## PROBLEM TO WORK ON:
The listing below contains a span that opens with the line containing "cooling_fan();" and closes with the line containing "cad_parts[member].parent = rigid_bodies[body]". Return that span exactly.

(Saved data entries)

-- Begin --

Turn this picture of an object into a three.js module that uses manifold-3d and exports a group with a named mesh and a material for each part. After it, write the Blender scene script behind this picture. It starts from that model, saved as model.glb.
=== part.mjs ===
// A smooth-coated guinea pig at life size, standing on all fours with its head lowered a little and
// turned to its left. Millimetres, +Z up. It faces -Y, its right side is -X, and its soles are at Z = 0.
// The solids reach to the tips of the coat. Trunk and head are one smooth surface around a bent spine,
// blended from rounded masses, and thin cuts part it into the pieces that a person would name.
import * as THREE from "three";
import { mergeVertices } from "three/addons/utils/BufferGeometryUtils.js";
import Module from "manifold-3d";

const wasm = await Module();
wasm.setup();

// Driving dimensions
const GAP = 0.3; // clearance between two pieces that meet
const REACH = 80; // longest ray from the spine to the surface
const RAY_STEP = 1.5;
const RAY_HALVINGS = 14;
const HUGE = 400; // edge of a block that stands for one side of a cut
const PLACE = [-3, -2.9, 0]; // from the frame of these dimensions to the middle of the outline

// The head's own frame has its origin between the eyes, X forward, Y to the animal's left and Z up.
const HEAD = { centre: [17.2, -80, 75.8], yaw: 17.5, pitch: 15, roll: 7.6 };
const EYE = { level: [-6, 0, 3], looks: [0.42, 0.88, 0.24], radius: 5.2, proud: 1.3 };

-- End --
-- Begin --

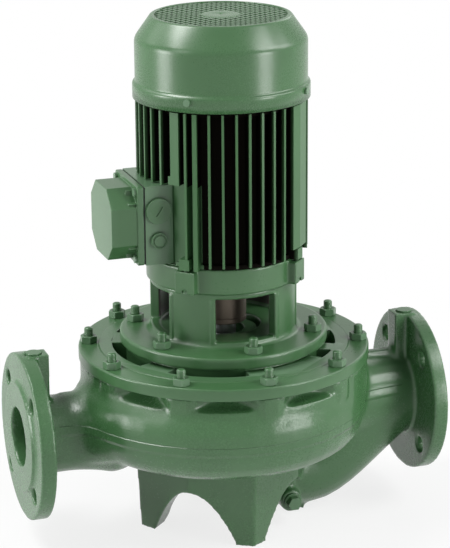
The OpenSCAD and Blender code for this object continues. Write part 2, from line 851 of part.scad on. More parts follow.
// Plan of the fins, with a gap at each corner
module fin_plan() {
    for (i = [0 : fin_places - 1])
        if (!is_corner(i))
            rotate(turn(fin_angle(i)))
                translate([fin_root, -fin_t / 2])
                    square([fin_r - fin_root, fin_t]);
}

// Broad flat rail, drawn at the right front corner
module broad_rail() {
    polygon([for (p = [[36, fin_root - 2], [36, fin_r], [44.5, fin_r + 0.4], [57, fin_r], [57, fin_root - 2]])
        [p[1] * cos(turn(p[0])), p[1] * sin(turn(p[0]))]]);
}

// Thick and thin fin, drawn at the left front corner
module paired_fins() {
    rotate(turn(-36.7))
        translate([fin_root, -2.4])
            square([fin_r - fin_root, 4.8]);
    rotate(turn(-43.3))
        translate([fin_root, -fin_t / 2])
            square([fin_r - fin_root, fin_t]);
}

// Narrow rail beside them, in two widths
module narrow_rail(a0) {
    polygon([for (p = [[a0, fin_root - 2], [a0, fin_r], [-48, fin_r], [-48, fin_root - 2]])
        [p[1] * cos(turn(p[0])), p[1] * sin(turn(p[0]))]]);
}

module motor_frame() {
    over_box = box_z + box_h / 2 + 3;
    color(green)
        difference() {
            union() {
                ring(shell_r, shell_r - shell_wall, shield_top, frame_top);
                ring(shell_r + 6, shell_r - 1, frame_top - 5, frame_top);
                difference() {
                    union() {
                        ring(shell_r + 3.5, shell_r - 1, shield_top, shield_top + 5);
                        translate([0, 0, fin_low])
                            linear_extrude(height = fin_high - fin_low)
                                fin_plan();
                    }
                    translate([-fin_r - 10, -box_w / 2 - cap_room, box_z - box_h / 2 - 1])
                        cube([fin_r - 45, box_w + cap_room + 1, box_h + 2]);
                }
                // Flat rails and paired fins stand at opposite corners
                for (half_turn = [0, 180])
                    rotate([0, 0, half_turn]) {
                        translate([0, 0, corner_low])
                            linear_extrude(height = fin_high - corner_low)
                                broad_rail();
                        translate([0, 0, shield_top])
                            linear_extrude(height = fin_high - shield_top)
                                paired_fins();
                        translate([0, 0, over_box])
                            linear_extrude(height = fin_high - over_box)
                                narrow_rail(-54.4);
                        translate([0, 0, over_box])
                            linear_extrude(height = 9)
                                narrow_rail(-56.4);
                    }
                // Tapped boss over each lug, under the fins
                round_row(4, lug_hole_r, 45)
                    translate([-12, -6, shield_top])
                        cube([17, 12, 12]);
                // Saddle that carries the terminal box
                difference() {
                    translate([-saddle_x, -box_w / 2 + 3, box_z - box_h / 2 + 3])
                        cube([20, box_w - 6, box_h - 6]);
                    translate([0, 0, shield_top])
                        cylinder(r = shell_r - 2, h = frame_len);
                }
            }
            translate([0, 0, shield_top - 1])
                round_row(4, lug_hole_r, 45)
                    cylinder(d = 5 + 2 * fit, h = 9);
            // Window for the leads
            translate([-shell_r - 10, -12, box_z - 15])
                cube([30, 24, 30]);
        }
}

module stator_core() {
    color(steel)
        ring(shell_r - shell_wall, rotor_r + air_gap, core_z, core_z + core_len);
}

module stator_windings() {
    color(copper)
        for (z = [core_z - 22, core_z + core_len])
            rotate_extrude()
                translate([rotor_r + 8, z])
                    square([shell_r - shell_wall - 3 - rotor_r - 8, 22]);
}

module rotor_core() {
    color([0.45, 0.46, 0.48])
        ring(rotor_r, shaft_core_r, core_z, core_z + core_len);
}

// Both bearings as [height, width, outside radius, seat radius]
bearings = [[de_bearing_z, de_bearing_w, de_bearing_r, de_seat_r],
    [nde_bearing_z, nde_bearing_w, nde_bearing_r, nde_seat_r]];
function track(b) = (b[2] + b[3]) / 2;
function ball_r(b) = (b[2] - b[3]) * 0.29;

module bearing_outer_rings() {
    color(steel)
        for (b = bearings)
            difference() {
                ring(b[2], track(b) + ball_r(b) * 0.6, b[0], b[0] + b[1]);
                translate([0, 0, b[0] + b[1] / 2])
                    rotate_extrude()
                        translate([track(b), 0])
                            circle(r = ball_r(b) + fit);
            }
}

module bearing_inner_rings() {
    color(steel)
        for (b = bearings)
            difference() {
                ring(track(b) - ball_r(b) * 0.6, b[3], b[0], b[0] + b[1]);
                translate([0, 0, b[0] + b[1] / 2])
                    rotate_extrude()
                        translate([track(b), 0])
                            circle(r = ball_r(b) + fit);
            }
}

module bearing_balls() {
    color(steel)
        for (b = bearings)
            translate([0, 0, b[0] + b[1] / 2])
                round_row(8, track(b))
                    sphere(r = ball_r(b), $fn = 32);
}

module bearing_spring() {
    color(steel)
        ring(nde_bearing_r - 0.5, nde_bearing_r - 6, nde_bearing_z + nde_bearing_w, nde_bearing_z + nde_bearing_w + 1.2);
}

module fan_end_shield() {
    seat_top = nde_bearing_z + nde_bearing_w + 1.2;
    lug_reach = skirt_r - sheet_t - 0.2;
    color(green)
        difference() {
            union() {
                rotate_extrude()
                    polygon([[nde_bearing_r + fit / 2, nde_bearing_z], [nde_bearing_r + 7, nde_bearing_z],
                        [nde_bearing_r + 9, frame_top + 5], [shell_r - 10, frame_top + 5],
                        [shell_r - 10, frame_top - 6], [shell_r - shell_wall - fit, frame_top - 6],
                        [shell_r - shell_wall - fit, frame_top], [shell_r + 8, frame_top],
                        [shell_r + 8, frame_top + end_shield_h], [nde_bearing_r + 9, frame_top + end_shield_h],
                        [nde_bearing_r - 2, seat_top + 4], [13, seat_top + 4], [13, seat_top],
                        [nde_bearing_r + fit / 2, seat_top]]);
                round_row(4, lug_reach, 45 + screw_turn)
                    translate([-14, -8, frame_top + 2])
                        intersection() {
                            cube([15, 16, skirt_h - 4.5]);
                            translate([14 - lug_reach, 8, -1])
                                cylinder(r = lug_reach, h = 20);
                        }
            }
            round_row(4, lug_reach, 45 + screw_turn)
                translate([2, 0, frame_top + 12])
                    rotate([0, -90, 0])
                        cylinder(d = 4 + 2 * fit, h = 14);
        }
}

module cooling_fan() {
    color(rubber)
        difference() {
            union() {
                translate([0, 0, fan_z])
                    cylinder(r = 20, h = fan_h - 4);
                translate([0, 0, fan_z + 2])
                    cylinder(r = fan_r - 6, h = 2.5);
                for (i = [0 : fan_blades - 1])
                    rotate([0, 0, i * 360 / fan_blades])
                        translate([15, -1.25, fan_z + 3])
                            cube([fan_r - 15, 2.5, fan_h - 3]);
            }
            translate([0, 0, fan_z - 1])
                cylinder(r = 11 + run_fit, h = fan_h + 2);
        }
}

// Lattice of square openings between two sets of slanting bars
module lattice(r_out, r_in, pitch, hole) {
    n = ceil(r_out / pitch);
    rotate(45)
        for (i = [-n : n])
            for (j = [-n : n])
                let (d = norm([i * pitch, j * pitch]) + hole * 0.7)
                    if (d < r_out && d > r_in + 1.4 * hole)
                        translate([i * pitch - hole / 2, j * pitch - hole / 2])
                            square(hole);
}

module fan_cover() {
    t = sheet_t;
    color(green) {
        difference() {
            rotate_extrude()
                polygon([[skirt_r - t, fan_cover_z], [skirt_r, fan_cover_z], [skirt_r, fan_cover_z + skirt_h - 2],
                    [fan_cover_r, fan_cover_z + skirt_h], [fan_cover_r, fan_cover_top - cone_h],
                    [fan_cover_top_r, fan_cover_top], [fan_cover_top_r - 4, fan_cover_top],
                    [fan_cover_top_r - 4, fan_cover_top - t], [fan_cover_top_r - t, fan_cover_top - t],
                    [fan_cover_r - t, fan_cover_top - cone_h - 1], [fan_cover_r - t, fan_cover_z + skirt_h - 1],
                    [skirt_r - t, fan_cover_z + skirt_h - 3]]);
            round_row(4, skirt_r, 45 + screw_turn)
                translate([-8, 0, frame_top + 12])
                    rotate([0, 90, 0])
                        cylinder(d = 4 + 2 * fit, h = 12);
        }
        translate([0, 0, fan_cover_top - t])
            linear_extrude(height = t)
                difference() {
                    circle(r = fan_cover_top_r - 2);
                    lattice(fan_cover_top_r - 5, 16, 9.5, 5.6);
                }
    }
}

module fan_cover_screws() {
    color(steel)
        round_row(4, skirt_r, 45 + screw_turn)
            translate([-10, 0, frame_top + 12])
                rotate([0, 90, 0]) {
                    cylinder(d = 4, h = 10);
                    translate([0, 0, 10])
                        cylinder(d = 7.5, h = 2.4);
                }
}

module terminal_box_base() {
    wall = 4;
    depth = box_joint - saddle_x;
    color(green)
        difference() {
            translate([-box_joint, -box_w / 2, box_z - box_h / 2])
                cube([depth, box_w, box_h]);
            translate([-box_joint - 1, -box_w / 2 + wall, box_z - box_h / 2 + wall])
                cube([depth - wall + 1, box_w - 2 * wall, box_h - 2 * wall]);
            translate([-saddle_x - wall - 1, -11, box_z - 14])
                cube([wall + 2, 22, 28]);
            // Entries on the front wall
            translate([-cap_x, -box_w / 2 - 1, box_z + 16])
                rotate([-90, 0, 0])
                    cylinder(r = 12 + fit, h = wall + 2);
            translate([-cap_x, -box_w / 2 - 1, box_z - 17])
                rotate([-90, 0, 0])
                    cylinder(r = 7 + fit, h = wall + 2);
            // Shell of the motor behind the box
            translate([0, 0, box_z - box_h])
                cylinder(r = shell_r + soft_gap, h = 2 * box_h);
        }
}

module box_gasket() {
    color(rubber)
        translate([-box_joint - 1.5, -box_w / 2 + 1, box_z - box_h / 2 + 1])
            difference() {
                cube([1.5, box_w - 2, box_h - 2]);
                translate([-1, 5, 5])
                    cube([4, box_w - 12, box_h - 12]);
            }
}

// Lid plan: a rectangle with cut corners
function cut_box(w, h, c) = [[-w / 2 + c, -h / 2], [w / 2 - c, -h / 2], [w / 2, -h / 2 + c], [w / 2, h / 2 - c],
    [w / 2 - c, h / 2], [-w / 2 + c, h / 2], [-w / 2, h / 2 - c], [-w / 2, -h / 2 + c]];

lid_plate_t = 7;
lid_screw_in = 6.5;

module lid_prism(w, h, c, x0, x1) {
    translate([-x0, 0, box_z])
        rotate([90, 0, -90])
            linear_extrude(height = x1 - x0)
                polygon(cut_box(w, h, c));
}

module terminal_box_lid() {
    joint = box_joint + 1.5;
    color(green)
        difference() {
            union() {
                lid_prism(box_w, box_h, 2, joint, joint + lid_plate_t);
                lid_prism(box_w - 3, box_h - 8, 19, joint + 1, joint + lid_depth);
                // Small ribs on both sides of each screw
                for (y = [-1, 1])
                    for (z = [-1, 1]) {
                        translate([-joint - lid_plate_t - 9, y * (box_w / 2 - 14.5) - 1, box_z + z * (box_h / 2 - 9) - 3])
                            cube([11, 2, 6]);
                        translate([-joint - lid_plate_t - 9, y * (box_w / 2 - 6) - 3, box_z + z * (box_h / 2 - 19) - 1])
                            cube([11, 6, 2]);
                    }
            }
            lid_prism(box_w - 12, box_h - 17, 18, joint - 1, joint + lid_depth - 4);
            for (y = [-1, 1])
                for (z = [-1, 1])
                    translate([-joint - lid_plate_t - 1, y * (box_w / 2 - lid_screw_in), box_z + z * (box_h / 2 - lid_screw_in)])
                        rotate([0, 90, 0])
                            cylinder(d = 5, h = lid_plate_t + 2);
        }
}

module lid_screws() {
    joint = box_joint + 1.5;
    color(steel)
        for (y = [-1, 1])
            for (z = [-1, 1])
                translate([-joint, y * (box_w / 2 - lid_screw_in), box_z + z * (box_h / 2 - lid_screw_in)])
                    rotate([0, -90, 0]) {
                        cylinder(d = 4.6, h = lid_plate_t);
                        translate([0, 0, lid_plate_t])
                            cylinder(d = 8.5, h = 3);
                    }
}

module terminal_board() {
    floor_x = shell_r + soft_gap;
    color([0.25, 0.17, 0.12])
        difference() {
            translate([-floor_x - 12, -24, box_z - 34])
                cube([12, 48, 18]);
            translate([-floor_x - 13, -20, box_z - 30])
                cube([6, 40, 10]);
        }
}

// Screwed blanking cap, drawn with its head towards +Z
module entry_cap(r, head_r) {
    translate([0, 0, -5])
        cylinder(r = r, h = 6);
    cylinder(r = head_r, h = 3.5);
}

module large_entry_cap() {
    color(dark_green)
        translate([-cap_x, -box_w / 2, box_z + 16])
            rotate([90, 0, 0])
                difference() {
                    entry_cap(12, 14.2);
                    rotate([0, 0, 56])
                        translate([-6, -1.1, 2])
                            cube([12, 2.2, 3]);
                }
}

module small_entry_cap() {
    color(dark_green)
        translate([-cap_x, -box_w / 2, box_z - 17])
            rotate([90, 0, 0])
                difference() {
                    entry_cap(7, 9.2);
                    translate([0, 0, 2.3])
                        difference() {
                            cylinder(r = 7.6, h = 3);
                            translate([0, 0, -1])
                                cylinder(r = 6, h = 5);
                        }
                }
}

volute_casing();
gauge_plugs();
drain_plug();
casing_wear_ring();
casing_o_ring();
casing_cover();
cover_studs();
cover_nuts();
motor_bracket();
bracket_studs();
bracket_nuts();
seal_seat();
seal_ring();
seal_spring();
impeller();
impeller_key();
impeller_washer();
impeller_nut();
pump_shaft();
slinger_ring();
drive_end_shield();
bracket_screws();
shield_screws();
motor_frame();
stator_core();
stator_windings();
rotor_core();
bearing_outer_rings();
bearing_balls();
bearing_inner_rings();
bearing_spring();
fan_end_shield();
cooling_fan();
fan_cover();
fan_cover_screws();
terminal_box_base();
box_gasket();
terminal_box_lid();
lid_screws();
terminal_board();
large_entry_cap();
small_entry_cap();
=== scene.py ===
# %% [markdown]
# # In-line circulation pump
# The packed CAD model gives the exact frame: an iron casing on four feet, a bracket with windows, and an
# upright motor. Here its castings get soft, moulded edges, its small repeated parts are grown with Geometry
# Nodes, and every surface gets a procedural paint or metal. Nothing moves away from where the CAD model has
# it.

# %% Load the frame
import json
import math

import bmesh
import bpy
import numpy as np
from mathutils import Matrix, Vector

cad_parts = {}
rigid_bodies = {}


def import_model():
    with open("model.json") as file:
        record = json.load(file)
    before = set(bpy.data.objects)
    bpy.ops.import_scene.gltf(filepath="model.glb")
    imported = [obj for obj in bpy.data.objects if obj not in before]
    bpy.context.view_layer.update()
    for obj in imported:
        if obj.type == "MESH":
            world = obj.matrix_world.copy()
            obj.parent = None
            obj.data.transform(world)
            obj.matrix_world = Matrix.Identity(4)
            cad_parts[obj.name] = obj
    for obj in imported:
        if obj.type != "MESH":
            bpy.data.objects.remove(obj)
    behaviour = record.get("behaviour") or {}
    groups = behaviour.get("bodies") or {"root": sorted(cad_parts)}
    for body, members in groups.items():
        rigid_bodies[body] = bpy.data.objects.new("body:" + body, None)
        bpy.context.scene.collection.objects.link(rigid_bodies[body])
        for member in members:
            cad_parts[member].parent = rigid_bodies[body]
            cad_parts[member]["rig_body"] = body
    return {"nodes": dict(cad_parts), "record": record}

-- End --
-- Begin --

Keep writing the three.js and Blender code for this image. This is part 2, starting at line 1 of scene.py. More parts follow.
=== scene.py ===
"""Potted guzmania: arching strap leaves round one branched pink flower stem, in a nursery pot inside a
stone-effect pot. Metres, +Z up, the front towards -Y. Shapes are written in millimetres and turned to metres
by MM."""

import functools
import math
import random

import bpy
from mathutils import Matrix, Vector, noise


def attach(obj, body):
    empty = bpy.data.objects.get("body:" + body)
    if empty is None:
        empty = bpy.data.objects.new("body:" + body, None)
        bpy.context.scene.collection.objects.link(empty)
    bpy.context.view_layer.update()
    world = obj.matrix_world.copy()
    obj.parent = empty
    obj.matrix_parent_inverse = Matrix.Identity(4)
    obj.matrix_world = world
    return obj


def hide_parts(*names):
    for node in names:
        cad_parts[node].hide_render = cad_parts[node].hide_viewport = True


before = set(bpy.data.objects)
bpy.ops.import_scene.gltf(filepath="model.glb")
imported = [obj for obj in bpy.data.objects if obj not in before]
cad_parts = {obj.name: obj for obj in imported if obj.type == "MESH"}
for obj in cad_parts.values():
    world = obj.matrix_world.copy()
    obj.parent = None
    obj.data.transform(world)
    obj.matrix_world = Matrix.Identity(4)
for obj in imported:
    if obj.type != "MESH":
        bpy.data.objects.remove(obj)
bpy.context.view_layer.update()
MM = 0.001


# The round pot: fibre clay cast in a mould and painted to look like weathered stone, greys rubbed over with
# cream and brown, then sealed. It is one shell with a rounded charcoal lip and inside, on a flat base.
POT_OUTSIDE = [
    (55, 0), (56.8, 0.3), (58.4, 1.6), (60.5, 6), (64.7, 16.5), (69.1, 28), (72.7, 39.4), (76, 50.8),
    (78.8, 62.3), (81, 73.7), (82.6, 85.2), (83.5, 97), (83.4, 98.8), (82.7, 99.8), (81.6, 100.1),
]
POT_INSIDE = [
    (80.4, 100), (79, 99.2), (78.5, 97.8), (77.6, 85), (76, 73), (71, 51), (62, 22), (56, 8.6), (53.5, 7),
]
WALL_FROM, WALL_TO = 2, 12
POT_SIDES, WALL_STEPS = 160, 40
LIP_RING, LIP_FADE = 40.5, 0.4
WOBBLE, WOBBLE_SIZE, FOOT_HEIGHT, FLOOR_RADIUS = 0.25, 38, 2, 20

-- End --

## EXPECTED ANSWER:
cooling_fan();
fan_cover();
fan_cover_screws();
terminal_box_base();
box_gasket();
terminal_box_lid();
lid_screws();
terminal_board();
large_entry_cap();
small_entry_cap();
=== scene.py ===
# %% [markdown]
# # In-line circulation pump
# The packed CAD model gives the exact frame: an iron casing on four feet, a bracket with windows, and an
# upright motor. Here its castings get soft, moulded edges, its small repeated parts are grown with Geometry
# Nodes, and every surface gets a procedural paint or metal. Nothing moves away from where the CAD model has
# it.

# %% Load the frame
import json
import math

import bmesh
import bpy
import numpy as np
from mathutils import Matrix, Vector

cad_parts = {}
rigid_bodies = {}


def import_model():
    with open("model.json") as file:
        record = json.load(file)
    before = set(bpy.data.objects)
    bpy.ops.import_scene.gltf(filepath="model.glb")
    imported = [obj for obj in bpy.data.objects if obj not in before]
    bpy.context.view_layer.update()
    for obj in imported:
        if obj.type == "MESH":
            world = obj.matrix_world.copy()
            obj.parent = None
            obj.data.transform(world)
            obj.matrix_world = Matrix.Identity(4)
            cad_parts[obj.name] = obj
    for obj in imported:
        if obj.type != "MESH":
            bpy.data.objects.remove(obj)
    behaviour = record.get("behaviour") or {}
    groups = behaviour.get("bodies") or {"root": sorted(cad_parts)}
    for body, members in groups.items():
        rigid_bodies[body] = bpy.data.objects.new("body:" + body, None)
        bpy.context.scene.collection.objects.link(rigid_bodies[body])
        for member in members:
            cad_parts[member].parent = rigid_bodies[body]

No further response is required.